++++ Items ++++
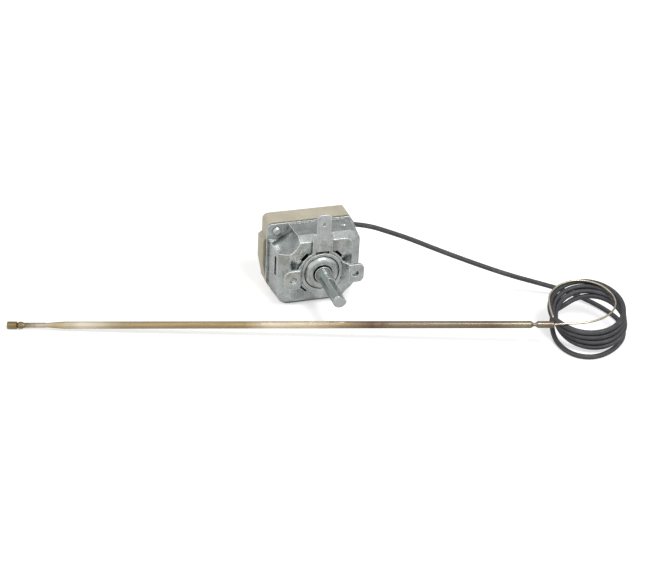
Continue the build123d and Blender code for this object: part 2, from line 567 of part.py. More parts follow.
def make_base():
    outline = slanted(2 * BASE_HALF, CAN_BOTTOM, BASE_TOP, BASE_CORNER, BASE_CUT)
    base = slab(outline, BASE_FRONT, BASE_REAR)
    base = chamfer(base.faces().sort_by(Axis.Y)[-1].edges(), BASE_REAR_EDGE)
    proud, root = -BASE_HALF - BASE_BOSS_PROUD, BASE_WALL / 2 - BASE_HALF
    boss = Polyline((root, BASE_BOSS_TOP), (-BASE_HALF, BASE_BOSS_TOP), (proud, BASE_BOSS_FULL[0]),
                    (proud, BASE_BOSS_FULL[1]), (-BASE_HALF, BASE_BOSS_BOTTOM), (root, BASE_BOSS_BOTTOM), close=True)
    base += slab(make_face(boss), BASE_FRONT + BASE_BOSS_MARGIN, BASE_REAR - BASE_BOSS_MARGIN)
    mouth = rounded(2 * POCKET_HALF, POCKET_BOTTOM, POCKET_TOP, BASE_POCKET_CORNER)
    well = rounded(2 * (POCKET_HALF - BASE_LEDGE), POCKET_BOTTOM + BASE_LEDGE, POCKET_TOP - BASE_LEDGE,
                   BASE_POCKET_CORNER)
    for side in (-1, 1):
        post = Pos(*rivet_place(side)) * Circle(RIVET_POST_RADIUS)
        mouth -= post
        well -= post
    base -= slab(mouth, BASE_FRONT, RAIL_FRONT)
    base -= slab(well, RAIL_FRONT, FLOOR_FRONT)
    for side in (-1, 1):
        base -= rod(RIVET_SHANK_RADIUS, BASE_FRONT, BASE_REAR, *rivet_place(side))
        base -= slab(Pos(side * TERMINAL_X) * Rectangle(TERMINAL_SHEET, TERMINAL_WIDTH), FLOOR_FRONT, BASE_REAR)
    base -= rod(CALIBRATION_RADIUS, FLOOR_FRONT, BASE_REAR, CALIBRATION_X)
    exit_bore = Pos(BASE_HALF, BASE_FRONT + EXIT_DEPTH, EXIT_Z) * Rot(0, 90, 0) * Cylinder(
        SLEEVE_RADIUS + EXIT_CLEARANCE, 2 * (BASE_WALL + BASE_LEDGE + EXIT_CLEARANCE))
    return base - exit_bore


# Capillary, its sleeve, the coil and the bulb

def tube(points, radius, name):
    """A tube along straight runs joined by arcs as large as the runs allow."""
    route = [Vector(*point) for point in points]
    radii = []
    for before, corner, after in zip(route, route[1:], route[2:]):
        turn = radians((corner - before).get_angle(after - corner))
        run = min((corner - before).length, (after - corner).length)
        radii.append(0.45 * run / tan(turn / 2))
    print(name, "radii", [round(value, 1) for value in radii])
    path = FilletPolyline(*route, radius=radii)
    body = sweep(Plane(path @ 0, z_dir=path % 0) * Circle(radius), path=path)
    print(name, "length", round(path.length, 1), "volume", round(body.volume / (pi * radius ** 2 * path.length), 4))
    return body


def coil_plane():
    """The plane of the coil's top turn, leaning towards the user by the coil's tilt."""
    bearing, tilt = radians(COIL_TILT_BEARING), radians(COIL_TILT)
    normal = Vector(-sin(tilt) * sin(bearing), -sin(tilt) * cos(bearing), cos(tilt))
    across = Vector(cos(radians(COIL_BEARING)), -sin(radians(COIL_BEARING)), 0)
    origin = (COIL_CENTRE[0], COIL_CENTRE[1], SURFACE + COIL_TOP_HEIGHT)
    return Plane(origin=origin, x_dir=across, z_dir=normal)


def make_coil():
    """The stacked turns as one ring."""
    height = 2 * SLEEVE_RADIUS * COIL_TURNS
    ring = Circle(COIL_RADIUS + SLEEVE_RADIUS) - Circle(COIL_RADIUS - SLEEVE_RADIUS)
    return extrude(coil_plane().offset(SLEEVE_RADIUS - height) * ring, amount=height)


# The sleeve's route: out of the base, down to the surface, under the coil's far side and once
# round in a loose turn that rises into the stack at the left
SLEEVE_ROUTE = [
    (BASE_HALF, BASE_FRONT + EXIT_DEPTH, EXIT_Z), (26.6, 23.1, 10.2), (35.1, 18.4, 8.4), (44.1, 13.3, 6.2),
    (54.7, 6.6, 3.0), (68.5, -0.1, -1.4), (83.5, -6.6, -6.0), (98.0, -10.3, -10.3), (108.8, -14.0, -13.2),
    (116.8, -21.3, -15.0), (122.1, -31.3, -15.6), (123.6, -42.0, -15.6), (119.0, -53.0, -15.6),
    (109.6, -61.3, -15.6), (98.7, -65.0, -15.6), (89.9, -61.1, -15.6), (86.9, -51.0, -15.5),
    (89.4, -40.6, -14.4), (94.0, -31.9, -12.2)]

# The bare capillary's route on the coil: across, away and above, from the middle of the top turn
BARE_ROUTE = [
    (-16.4, -4.7, 1.0), (-16.6, 3.1, 1.5), (-12.5, 10.9, 1.6), (-7.7, 14.5, 1.6), (-1.5, 15.6, 1.6),
    (6.1, 13.0, 1.6), (11.0, 7.4, 1.6), (12.4, 0.6, 1.6), (9.4, -5.8, 1.6), (2.5, -10.6, 1.6),
    (-4.9, -12.2, 1.6), (-11.8, -12.6, 1.7)]


def make_bare():
    frame = coil_plane()
    points = [tuple(frame.from_local_coords(Vector(*point))) for point in BARE_ROUTE]
    return tube(points + [BULB_END], CAPILLARY_RADIUS, "bare_capillary")


def make_tail():
    exit_depth = BASE_FRONT + EXIT_DEPTH
    start = (CAPSULE_RADIUS + SCREW_HEAD_GAP, (CAPSULE_FRONT + CAPSULE_REAR) / 2, 2.0)
    turn_x = POCKET_HALF - GUIDE_NOTCH_WIDTH / 2
    points = [start, (start[0] + 2.4, start[1] + 0.2, EXIT_Z - 3.2), (turn_x - 1.0, BASE_FRONT - 0.2, EXIT_Z - 0.6),
              (turn_x - 0.4, exit_depth, EXIT_Z), (BASE_HALF, exit_depth, EXIT_Z)]
    return tube(points, CAPILLARY_RADIUS, "capsule_tail")


def lay(body, tip, end):
    """Lay a body drawn along the Y axis from the origin between two points."""
    along = (end - tip).normalized()
    side = Vector(along.Y, -along.X, 0).normalized()
    frame = Plane(origin=tip, x_dir=side, z_dir=side.cross(along))
    return frame.location * body


def make_bulb():
    """The sensing bulb: a crimped and pinched closed end, a long tube, and a necked end sleeve."""
    tip = Vector(BULB_TIP[0], BULB_TIP[1], SURFACE + BULB_RADIUS)
    end = Vector(*BULB_END)
    length = (end - tip).length
    neck = length - BULB_END_SLEEVE - BULB_NECK_LENGTH
    body = turned([
        (0, BULB_PINCH_START), (BULB_PINCH_RADIUS, BULB_PINCH_START), (BULB_PINCH_RADIUS, BULB_PINCH_END),
        (BULB_RADIUS, BULB_TAPER_END), (BULB_RADIUS, neck - BULB_NECK_TAPER), (BULB_NECK_RADIUS, neck),
        (BULB_NECK_RADIUS, neck + BULB_NECK_LENGTH - BULB_NECK_TAPER),
        (BULB_SLEEVE_RADIUS, neck + BULB_NECK_LENGTH), (BULB_SLEEVE_RADIUS, length), (0, length)])
    bead_front, bead_rear = BULB_HEAD_LENGTH + BULB_BEAD_BEVEL, BULB_BEAD_END - BULB_BEAD_BEVEL
    body += turned([(0, BULB_HEAD_LENGTH), (BULB_BEAD_ROOT, BULB_HEAD_LENGTH), (BULB_BEAD_RADIUS, bead_front),
                    (BULB_BEAD_RADIUS, bead_rear), (BULB_BEAD_ROOT, BULB_BEAD_END), (0, BULB_BEAD_END)])
    body += block(-BULB_PINCH_SHEET / 2, BULB_PINCH_SHEET / 2, bead_rear, BULB_PINCH_END, -BULB_PINCH_RADIUS,
                  BULB_PINCH_RADIUS)
    half_head = BULB_HEAD_WIDTH / 2
    head = block(-half_head, half_head, 0, BULB_HEAD_LENGTH, -half_head, half_head)
    body += chamfer(head.edges().filter_by(Axis.Y), BULB_HEAD_CORNER)
    return lay(body, tip, end)


NODES = {
    "switch_base": make_base,
    "housing_can": make_can,
    "corner_rivet_upper": lambda: make_corner_rivet(-1),
    "corner_rivet_lower": lambda: make_corner_rivet(1),
    "top_rivet": make_top_rivet,
    "mounting_bracket": make_bracket,
    "bearing_dome": make_dome,
    "spindle_bush": make_bush,
    "spindle": make_spindle,
    "stop_disc": make_stop_disc,
    "friction_washer": make_washer,
    "adjusting_screw": make_screw,
    "screw_bridge": make_bridge,
    "diaphragm_capsule": make_capsule,
    "capsule_tail": make_tail,
    "pin_guide": make_guide,
    "transfer_pin": make_pin,
    "contact_blade": make_blade,
    "moving_contact": lambda: make_contact(BLADE_FRONT - CONTACT_THICKNESS, BLADE_FRONT),
    "fixed_contact": lambda: make_contact(RAIL_REAR, BLADE_FRONT - CONTACT_THICKNESS - CONTACT_GAP),
    "contact_terminal": lambda: terminal(1, CONTACT_X - CONTACT_PLATE_REACH, RAIL_FRONT),
    "blade_terminal": lambda: terminal(-1, BLADE_PIVOT_X - BLADE_ROLL_RADIUS - FACE_GAP, BLADE_FRONT),
    "calibrating_screw": make_calibrating_screw,
    "capillary_sleeve": lambda: tube(SLEEVE_ROUTE, SLEEVE_RADIUS, "capillary_sleeve"),
    "capillary_coil": make_coil,
    "bare_capillary": make_bare,
    "sensing_bulb": make_bulb,
}

if __name__ == "__main__":
    os.makedirs("parts", exist_ok=True)
    for name, make in NODES.items():
        export_step(make(), f"parts/{name}.step")
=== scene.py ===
"""Oven temperature control with a sleeved capillary and a long sensing bulb, dressed for rendering.

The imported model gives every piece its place. This script makes the sleeved capillary with its coil and
the bare capillary as finely shaped pieces, and gives every visible surface a procedural finish. Metres
throughout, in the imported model's own frame: X to the right, Z up, the spindle points along -Y.
"""
from __future__ import annotations

import json
import logging
import math
from dataclasses import astuple, dataclass
from enum import Enum
from typing import Callable, Sequence

import bmesh
import bpy
from mathutils import Matrix, Vector

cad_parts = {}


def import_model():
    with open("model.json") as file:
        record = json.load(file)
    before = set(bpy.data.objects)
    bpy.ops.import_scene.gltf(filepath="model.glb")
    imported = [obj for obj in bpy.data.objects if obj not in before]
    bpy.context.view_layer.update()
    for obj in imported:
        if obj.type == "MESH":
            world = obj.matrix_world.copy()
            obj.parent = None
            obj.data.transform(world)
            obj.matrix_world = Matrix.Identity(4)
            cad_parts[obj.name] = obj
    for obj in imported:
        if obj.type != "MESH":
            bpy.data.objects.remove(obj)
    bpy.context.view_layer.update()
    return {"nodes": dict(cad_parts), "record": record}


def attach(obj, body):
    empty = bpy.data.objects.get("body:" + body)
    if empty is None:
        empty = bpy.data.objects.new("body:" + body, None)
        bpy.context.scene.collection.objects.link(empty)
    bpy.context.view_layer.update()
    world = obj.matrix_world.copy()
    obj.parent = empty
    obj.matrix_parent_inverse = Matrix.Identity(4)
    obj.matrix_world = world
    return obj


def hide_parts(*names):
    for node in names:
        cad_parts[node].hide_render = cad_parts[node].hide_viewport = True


LOG = logging.getLogger("capillary_control")
MM = 0.001
SURFACE = -16.6 * MM
Colour = tuple[float, float, float]
Point = tuple[float, float, float]
Socket = bpy.types.NodeSocket
WHITE: Colour = (1.0, 1.0, 1.0)


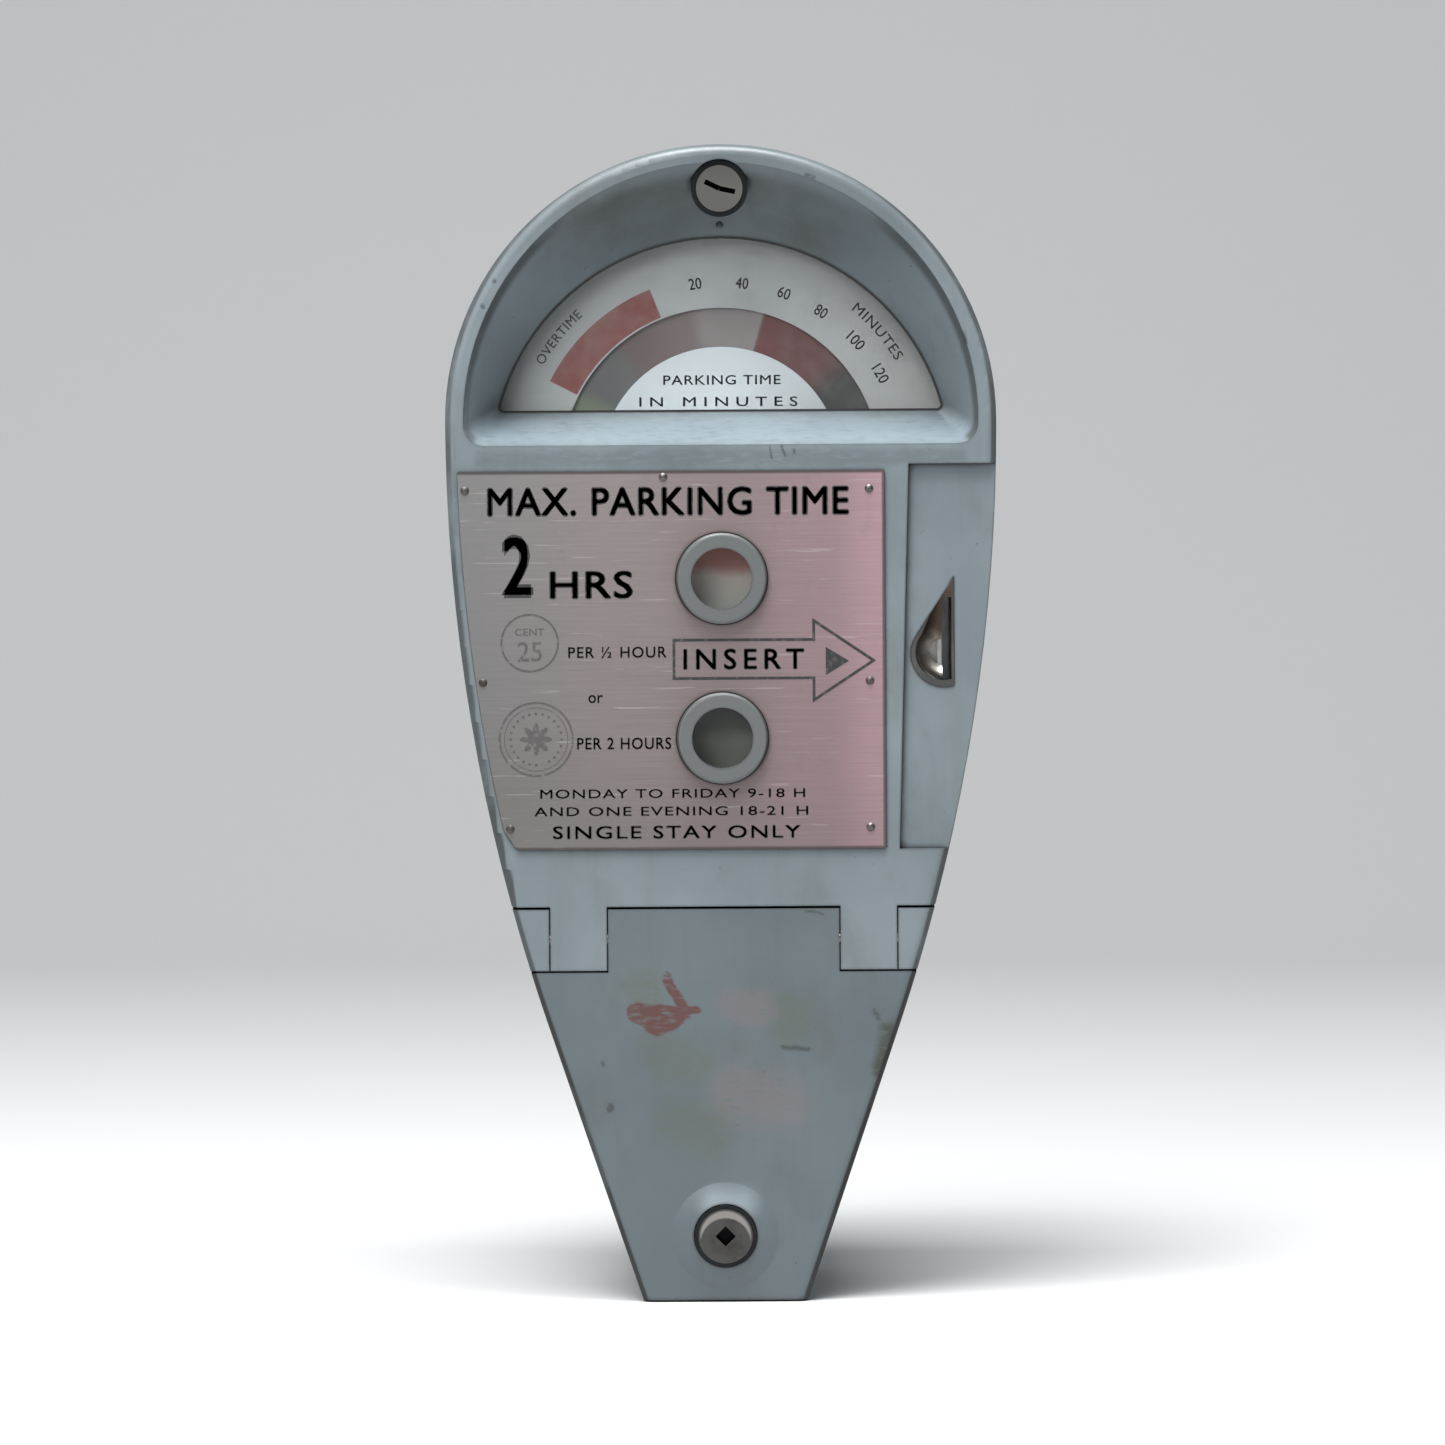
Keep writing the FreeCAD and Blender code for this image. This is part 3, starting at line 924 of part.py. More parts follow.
def movement():
    """The plates and the going train, from the barrel to the balance."""
    outline = [
        (-50, PLATE_BOTTOM),
        (50, PLATE_BOTTOM),
        (PLATE_HALF, PLATE_BOTTOM + 63),
        (PLATE_HALF, DIAL_Z + 15),
        (48, DIAL_Z + 51),
        (-48, DIAL_Z + 51),
        (-PLATE_HALF, DIAL_Z + 15),
        (-PLATE_HALF, PLATE_BOTTOM + 63),
    ]
    bearings = [rod(x, z, ARBOR_R + PIVOT_CLEAR, -100, 100) for x, z in ARBORS]
    tips = [rod(x, z, 1.5 + SCREW_CLEAR, -100, 100) for x, z in PILLARS]
    front = polygon_y(outline, FRONT_PLATE_Y, FRONT_PLATE_Y + MOVE_PLATE_T)
    shaft = rod(0, COIN_WHEEL_Z, COIN_ARBOR_R + PIVOT_CLEAR, -100, 100)
    node("front_plate", cut(front, bearings + tips + [shaft]))
    rear = polygon_y(outline, REAR_PLATE_Y, REAR_PLATE_Y + MOVE_PLATE_T)
    mounts = [rod(x, z, 1.5 + SCREW_CLEAR, -100, 100) for x, z in MOUNT_PLACES]
    node("rear_plate", cut(rear, bearings + tips + mounts))
    y0, y1 = FRONT_PLATE_Y + MOVE_PLATE_T, REAR_PLATE_Y
    pillars = []
    screws = []
    for x, z in PILLARS:
        ends = [rod(x, z, 1.5, y0 - 1, y0 + 6), rod(x, z, 1.5, y1 - 6, y1 + 1)]
        pillars.append(cut(rod(x, z, PILLAR_R, y0, y1), ends))
        screws.append(screw(x, z, FRONT_PLATE_Y, y0 + 5.5))
        screws.append(screw(x, z, REAR_PLATE_Y + MOVE_PLATE_T, y1 - 5.5))
    node("plate_pillars", group(pillars))
    node("pillar_screws", group(screws))
    node("movement_screws", group([screw(x, z, REAR_PLATE_Y, REAR_PLATE_Y + 12) for x, z in MOUNT_PLACES]))

    t, b, a2, a3, p, w = ARBORS
    phase2 = mesh_phase(t, a2, TIME_TEETH, SECOND_PINION, 0.0)
    phase_b = mesh_phase(t, b, TIME_TEETH, BARREL_TEETH, 0.0)
    phase3 = mesh_phase(a2, a3, SECOND_TEETH, THIRD_PINION, 0.0)
    gear_arbor("time_wheel", t, [(TIME_TEETH, *Y_GREAT, 0.0)], y0=DIAL_Y + DIAL_T + 0.5)
    disc = rod(*t, RING_OUT + 2, DIAL_Y + DIAL_T + 0.5, DIAL_Y + DIAL_T + 1.5)
    node("time_disc", disc.cut(rod(*t, ARBOR_R, -100, 0)))
    drum = ring(*b, ARBOR_R - 0.5, 20.5, Y_GREAT[1], Y_RATCHET[0] - 1)
    ratchet = gear_teeth(*b, RATCHET_TEETH, *Y_RATCHET, ARBOR_R - 0.5, 0.1)
    gear_arbor("spring_barrel", b, [(BARREL_TEETH, *Y_GREAT, phase_b)], [drum, ratchet])
    pinion = (SECOND_PINION, Y_GREAT[0] - 1, Y_GREAT[1] + 1.5, phase2)
    gear_arbor("second_wheel", a2, [pinion, (SECOND_TEETH, *Y_SECOND, 0.0)])
    escape = gear_teeth(*a3, ESCAPE_TEETH, *Y_ESCAPE, ARBOR_R - 0.5, 0.0, 2.0)
    pinion = (THIRD_PINION, Y_SECOND[0] - 1.5, Y_SECOND[1] + 1, phase3)
    gear_arbor("escape_wheel", a3, [pinion], [escape])
    pivot_y0, pivot_y1 = FRONT_PLATE_Y, REAR_PLATE_Y + MOVE_PLATE_T
    reach = p[1] + PALLET_REACH
    side = [(12, reach - 1.5), (2, p[1] - 2), (1, p[1] - 8)]
    anchor = [(p[0] - dx, z) for dx, z in side[::-1]] + [(p[0] - 10, reach - 0.5), (p[0], p[1] + 3)]
    anchor += [(p[0] + 10, reach - 0.5)] + [(p[0] + dx, z) for dx, z in side]
    y0, y1 = Y_ESCAPE
    hub = rod(*p, 3.5, y0 - 0.5, y1 + 0.5)
    node("pallet_lever", join([rod(*p, ARBOR_R, pivot_y0, pivot_y1), hub, polygon_y(anchor, y0, y1)]))
    y0, y1 = Y_BALANCE
    rim = ring(*w, 13.0, 15.5, y0, y1)
    arm = box(w[0] - 14, w[0] + 14, y0 + 0.5, y1 - 0.5, w[1] - 1.3, w[1] + 1.3)
    hub = rod(*w, 3.5, y0 - 0.5, y1)
    node("balance_wheel", join([rod(*w, ARBOR_R, pivot_y0, pivot_y1), rim, hub, arm]))
    corners = [(b[0] + dx, b[1] + dz) for dx, dz in ((-26, -4), (-22, 4), (-14.2, 3), (-14.0, 1))]
    click = polygon_y(corners, *Y_RATCHET)
    post = rod(b[0] - 23, b[1] - 1, 1.8, Y_RATCHET[0], REAR_PLATE_Y)
    node("winding_click", join([click, post]))

    dial = rod(0, DIAL_Z, GLASS_R + 3.6, DIAL_Y, DIAL_Y + DIAL_T)
    dial = dial.common(box(-100, 100, -100, 0, DIAL_Z - 14, 400))
    slot = sector(0, DIAL_Z, RING_IN, RING_OUT, -84, 84, DIAL_Y - 1, DIAL_Y + DIAL_T + 1)
    node("dial_plate", dial.cut(slot))
    node("dial_feet", group([rod(x, z, 2.5, DIAL_Y + DIAL_T, FRONT_PLATE_Y) for x, z in DIAL_FEET]))


front_cover()
coin_entry_insert()
cover_trim()
upper_lock()
vault_door()
rear_housing()
socket_foot()
strikes()
vault()
coin_path()
movement()
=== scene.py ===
# %% [markdown]
# # A clockwork parking meter head
#
# The model comes in as CAD nodes that already have their true shape and place. This script gives every
# node a finish, adds the thin things that a CAD model leaves out (the print on the plate and dial, and the
# hairspring), then sets up a plain studio. Everything is in metres: +Z up, -Y towards the person who pays.

# %% Load the frame
import json
import math
import bpy
import numpy as np
from mathutils import Matrix, Vector


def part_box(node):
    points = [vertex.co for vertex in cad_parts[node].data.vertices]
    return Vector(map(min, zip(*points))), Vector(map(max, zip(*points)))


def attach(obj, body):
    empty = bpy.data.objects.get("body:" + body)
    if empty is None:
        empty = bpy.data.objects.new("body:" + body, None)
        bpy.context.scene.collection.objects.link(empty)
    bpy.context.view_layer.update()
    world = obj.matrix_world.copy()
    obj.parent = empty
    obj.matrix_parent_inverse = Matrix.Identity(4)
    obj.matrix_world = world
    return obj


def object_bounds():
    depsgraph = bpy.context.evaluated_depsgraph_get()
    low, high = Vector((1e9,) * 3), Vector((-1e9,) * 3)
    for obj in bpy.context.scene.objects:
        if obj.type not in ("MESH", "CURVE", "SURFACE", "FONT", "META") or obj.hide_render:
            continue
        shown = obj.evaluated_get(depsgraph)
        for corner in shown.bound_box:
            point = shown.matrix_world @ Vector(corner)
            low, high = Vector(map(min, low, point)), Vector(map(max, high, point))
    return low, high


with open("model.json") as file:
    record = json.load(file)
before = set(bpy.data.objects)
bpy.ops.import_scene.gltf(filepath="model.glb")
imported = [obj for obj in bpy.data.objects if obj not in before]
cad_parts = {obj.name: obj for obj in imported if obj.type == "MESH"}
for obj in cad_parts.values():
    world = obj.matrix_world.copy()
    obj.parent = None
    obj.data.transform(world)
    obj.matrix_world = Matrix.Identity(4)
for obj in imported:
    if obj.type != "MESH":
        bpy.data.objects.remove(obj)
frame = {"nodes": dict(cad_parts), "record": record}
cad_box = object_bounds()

MM = 0.001
nodes = frame["nodes"]
print("nodes:", len(nodes), "box:", cad_box)


# %% [markdown]
# ## Sizes read from the frame
#
# A piece that must line up with a CAD node takes its place from that node's box, so nothing drifts when
# the model changes. The dial's centre is the time arbor's axis, and the print lies on the plate's face.

# %% Read the places
def box_of(name):
    """A node's lowest and highest corners, in metres."""
    low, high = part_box(name)
    return [float(v) for v in low], [float(v) for v in high]


disc_low, disc_high = box_of("time_disc")
DIAL_X = (disc_low[0] + disc_high[0]) / 2
DIAL_Z = (disc_low[2] + disc_high[2]) / 2
plate_low, plate_high = box_of("instruction_plate")
DIAL_FACE = box_of("dial_plate")[0][1]
PLATE_FACE = plate_low[1]
print("dial centre", DIAL_X, DIAL_Z, "plate face", PLATE_FACE)


# %% [markdown]
# ## Small helpers for node trees
#
# A material is a graph. These helpers keep each step of the graph on one line: make a node, set its
# inputs by name, and link it. They read like a recipe instead of like wiring.

# %% Node helpers
def add(tree, kind, **inputs):
    """A new node of a kind, its named inputs set to numbers or linked to sockets."""
    made = tree.nodes.new("ShaderNode" + kind)
    for key, value in inputs.items():
        put(tree, made, key, value)
    return made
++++
▸ Goal: Copy each line above that contains the word "sleeved".

▸ Complete answer:
"""Oven temperature control with a sleeved capillary and a long sensing bulb, dressed for rendering.
The imported model gives every piece its place. This script makes the sleeved capillary with its coil and